Summer music is reggae. It always was. It ever will be. Late nights, dancing outside, beer from the bottle, joints passed around, the body eradicating the mind. These are the greatest hits.

BOB MARLEY AND THE WAILERS

When Bob Marley died in 1981, he left behind a complicated legacy: music you could dance to, music that made you raise a fist. For me, that begins with the Wailers first album, when they were a group, not a superstar’s supporting cast.
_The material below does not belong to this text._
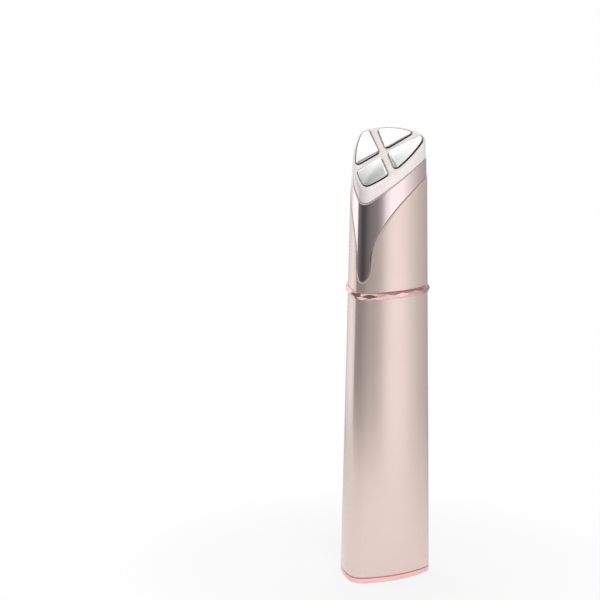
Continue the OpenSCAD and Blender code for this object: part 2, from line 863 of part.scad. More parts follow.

Consider the Rasta dreamscape, “Midnight Ravers.” It began with a devastating opening condemnation (“You can’t tell the women from the men/ ’cause they’re dressed in the same pollution”) and moved on to a Book of Revelations vision: “I see ten thousand chariots/And they coming without horses/The riders — they cover their face/So you couldn’t make them out in smoky places.” Rarely has music been better matched to lyrics. A repeated corskscrew organ riff. Guitars that sting, then soar. And a bass guitar/drum pattern that paints a musical picture of horses riding, riding, riding, in the dead of night.

PETER TOSH

When Peter Tosh sang “Get Up, Stand Up” –— you think of it as a Bob Marley song, but Tosh and Marley wrote it together –— that was something to see. Literally, because Tosh stood six feet five inches, and he stood straight and proud. Proud and angry. Bob Marley jogged in place as he performed, like a soccer player warming up, and he emphasized the positive message of the Rastafarian cult: “One Love, One Heart/ Let’s get together and feel all right.” Tosh, in contrast, was a “Stepping Razor” — “If you wanna live/ Treat me good/ I’m like a walking razor/ Watch my sides/ I’m dangerous.” This is one of the all-time great videos:

TOOTS & THE MAYTALS

Toots was the Jamaican blend of James Brown and Otis Redding. He had a voice like a rasp —– he could shout all night. Short, barrel-chested, endlessly smiling, he loved to perform, loved that people liked his singing, loved the idea that music can bring people together in a way that fuses spirituality and, well, sex.

THE HARDER THEY COME

The classic movie and soundtrack. On a summer night, semi-required viewing.